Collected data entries

○ ○ ○

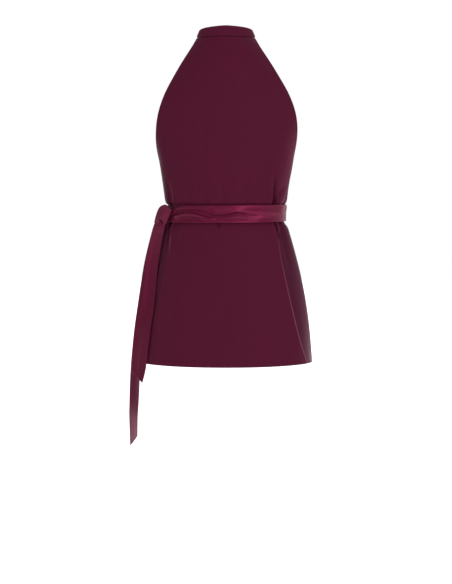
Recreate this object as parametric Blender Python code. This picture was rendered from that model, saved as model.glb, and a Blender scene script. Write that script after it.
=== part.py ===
"""A sleeveless waistcoat, filled out as if worn.

One plain back, two fronts lapped at the centre, a standing collar band and a
tied belt of the same cloth.  The back faces -Y, the fronts face +Y, and the
wearer's left is at -X.  The origin is the centre of the ring where the collar
is sewn on.  Sizes are in millimetres and the solids are made in metres.
"""
import math

import bmesh
import bpy
import numpy as np

MILLIMETRE = 0.001
QUARTER_TURN = 90.0

# Cloth
WALL = 1.5                # body cloth with its turned edges
BAND_WALL = 2.0           # collar and belt, two layers
SEAM_GAP = 0.3            # between pieces that are sewn or lie on each other

# Lengths down from the collar seam
UNDERARM = 257.0
HEM = 724.0

# Body sections, a row per level
#   down, half width, depth behind, depth in front
SECTIONS = [
    (0.0, 65.0, 62.0, 66.0),
    (25.0, 85.0, 73.0, 80.0),
    (55.0, 113.5, 85.0, 94.0),
    (95.0, 149.0, 95.0, 108.0),
    (145.0, 175.0, 103.0, 120.0),
    (195.0, 172.0, 105.0, 127.0),
    (230.0, 160.6, 105.0, 129.0),
    (257.0, 153.2, 103.8, 127.4),
    (295.0, 146.4, 100.0, 120.0),
    (335.0, 139.4, 95.0, 108.6),
    (363.0, 135.0, 91.0, 99.6),
    (372.0, 131.6, 89.2, 96.8),
    (389.0, 131.2, 89.0, 96.4),
    (410.0, 131.4, 89.1, 96.6),
    (416.0, 134.9, 91.2, 99.0),
    (424.0, 138.6, 93.4, 101.8),
    (435.0, 142.3, 96.0, 104.8),
    (459.0, 149.2, 100.6, 110.2),
    (495.0, 158.9, 107.0, 116.8),
    (535.0, 168.8, 113.0, 122.4),
    (568.0, 175.6, 116.8, 126.0),
    (605.0, 182.2, 120.6, 129.2),
    (640.0, 187.1, 123.4, 131.4),
    (685.0, 191.8, 126.2, 133.4),
    (724.0, 194.8, 128.0, 134.8),
]

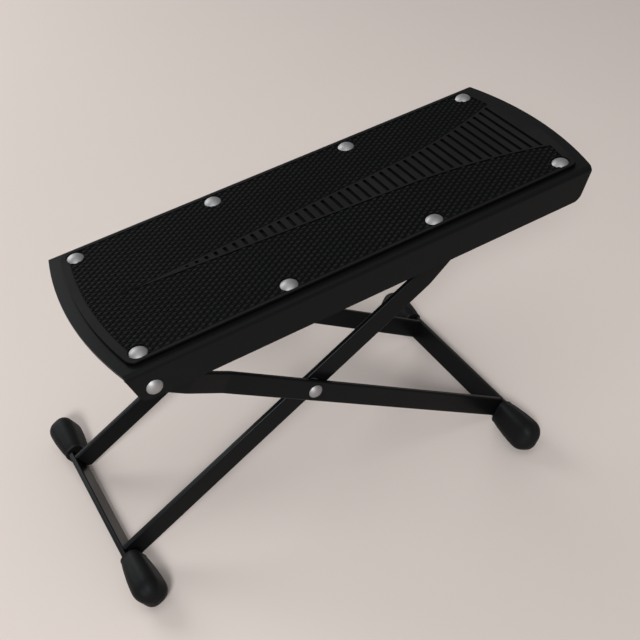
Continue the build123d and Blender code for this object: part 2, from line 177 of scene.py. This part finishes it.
class FinishColours(bpy.types.PropertyGroup):
    """Colours and gloss of the footrest's finishes"""

    enamel: bpy.props.FloatVectorProperty(
        name="Enamel", description="Baked black enamel on the plate and rails",
        default=(0.0048, 0.0048, 0.0049), min=0.0, max=1.0, size=3, subtype="COLOR")
    enamel_roughness: bpy.props.FloatProperty(
        name="Enamel Roughness", description="Satin gloss of the plate and rails",
        default=0.34, min=0.0, max=1.0, subtype="FACTOR")
    leg_enamel: bpy.props.FloatVectorProperty(
        name="Leg Enamel", description="Black enamel on the flat bars and foot strips",
        default=(0.0042, 0.0042, 0.0043), min=0.0, max=1.0, size=3, subtype="COLOR")
    leg_roughness: bpy.props.FloatProperty(
        name="Leg Roughness", description="Gloss of the flat bars and foot strips",
        default=0.30, min=0.0, max=1.0, subtype="FACTOR")
    enamel_specular: bpy.props.FloatProperty(
        name="Enamel Specular", description="Strength of the enamel's reflections",
        default=0.105, min=0.0, max=1.0, subtype="FACTOR")
    rubber: bpy.props.FloatVectorProperty(
        name="Mat Rubber", description="Moulded rubber of the mat",
        default=(0.0115, 0.0115, 0.0118), min=0.0, max=1.0, size=3, subtype="COLOR")
    cap_rubber: bpy.props.FloatVectorProperty(
        name="Cap Rubber", description="Moulded rubber of the foot caps",
        default=(0.0060, 0.0060, 0.0062), min=0.0, max=1.0, size=3, subtype="COLOR")
    rubber_roughness: bpy.props.FloatProperty(
        name="Rubber Roughness", description="Matte surface of the mat and the caps",
        default=0.55, min=0.0, max=1.0, subtype="FACTOR")
    mat_specular: bpy.props.FloatProperty(
        name="Mat Specular", description="Strength of the mat's reflections",
        default=0.07, min=0.0, max=1.0, subtype="FACTOR")
    cap_specular: bpy.props.FloatProperty(
        name="Cap Specular", description="Strength of the caps' reflections",
        default=0.12, min=0.0, max=1.0, subtype="FACTOR")
    zinc: bpy.props.FloatVectorProperty(
        name="Zinc", description="Plating on the rivets, washers, spacers and rod",
        default=(0.40, 0.40, 0.405), min=0.0, max=1.0, size=3, subtype="COLOR")


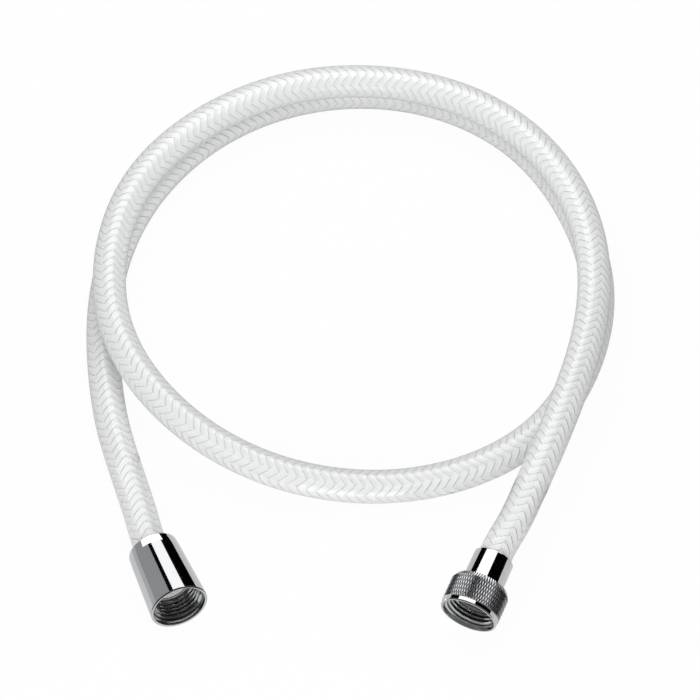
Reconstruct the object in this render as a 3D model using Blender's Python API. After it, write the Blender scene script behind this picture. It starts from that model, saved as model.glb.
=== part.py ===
"""Reinforced shower hose in an open coil of nearly two turns, with a conical nut and a knurled nut.

Metres, +Z up, lying on the plane z = 0. X runs to the right and Y away from the viewer.
Each end has its own frame: an empty at the centre of the nut's mouth, whose local +Z runs
along the axis into the hose. Every turned piece is drawn in that frame as (radius, depth).
"""

import math

import bmesh
import bpy
import numpy as np
from mathutils import Matrix, Vector

MM = 0.001

# Fits
CLEARANCE = 0.25 * MM  # between neighbouring pieces, and between a nut and what it turns on
TURNED_SIDES = 48
TURNED_SMOOTH_BELOW = 35.0  # degrees between two faces that are shaded as one
KNURL_SMOOTH_BELOW = 25.0

# Hose
HOSE_RADIUS = 7.0 * MM
HOSE_WALL = 2.75 * MM
HOSE_RINGS = 88
HOSE_BEVEL_STEPS = 4  # gives twelve sides

# Pipe thread G 1/2, the same in both nuts, and what seals on it
THREAD_MINOR_RADIUS = 9.32 * MM
WASHER_THICKNESS = 2.0 * MM
WASHER_BORE_RADIUS = 5.5 * MM
FLANGE_THICKNESS = 1.5 * MM

# Nipples
WATERWAY_RADIUS = 2.75 * MM
BARB_COUNT = 4
BARB_LENGTH = 2.8 * MM
BARB_RISE = 0.4 * MM
SPIGOT_RADIUS = 6.6 * MM  # neck on which the knurled nut turns

# Conical nut
CONE_NUT_LENGTH = 31.4 * MM
CONE_MOUTH_RADIUS = 12.24 * MM
CONE_WAIST_RADIUS = 10.84 * MM  # where the straight cone ends
CONE_BACK_RADIUS = 10.45 * MM
CONE_BACK_LENGTH = 5.1 * MM  # slightly bowed band between the straight cone and the back face
CONE_BACK_ROUND = 0.4 * MM
CONE_LIP_RADIUS = 11.1 * MM  # plain recess in front of the thread
CONE_LIP_DEPTH = 1.8 * MM
CONE_LIP_ROUND = 0.4 * MM
CONE_SOCKET_DEPTH = 12.5 * MM  # from the mouth to the washer

CONE_NECK_LENGTH = 1.9 * MM  # where the back wall closes around the hose

# Crimped sleeve hidden in the conical nut, as long as the nut leaves room for
SLEEVE_WALL = 1.0 * MM
SLEEVE_GROOVES = 2
SLEEVE_GROOVE_DEPTH = 0.25 * MM
SLEEVE_GROOVE_WIDTH = 1.6 * MM

# Knurled nut
KNURLED_NUT_LENGTH = 14.5 * MM
KNURL_RADIUS = 12.45 * MM
KNURL_DEPTH = 0.35 * MM
KNURL_COUNT = 72  # lozenges around
KNURL_ROWS = 5  # half lozenges along
RIM_LENGTH = 2.1 * MM  # plain band between the mouth and the knurl
RIM_RADIUS = 12.15 * MM
RIM_FACE_RADIUS = 11.75 * MM
RIM_ROUND = 0.4 * MM
MOUTH_CHAMFER_RADIUS = 11.25 * MM  # lead-in, slightly tapered
MOUTH_STEP_RADIUS = 10.85 * MM
MOUTH_STEP_DEPTH = 1.6 * MM
BACK_CHAMFER_LENGTH = 2.0 * MM
BACK_FACE_RADIUS = 11.3 * MM
KNURLED_SOCKET_DEPTH = 8.2 * MM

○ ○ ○

Your task is to gather every line with the word "Blender" and copy it.

Recreate this object as parametric Blender Python code. This picture was rendered from that model, saved as model.glb, and a Blender scene script. Write that script after it.
Continue the build123d and Blender code for this object: part 2, from line 177 of scene.py. This part finishes it.
Reconstruct the object in this render as a 3D model using Blender's Python API. After it, write the Blender scene script behind this picture. It starts from that model, saved as model.glb.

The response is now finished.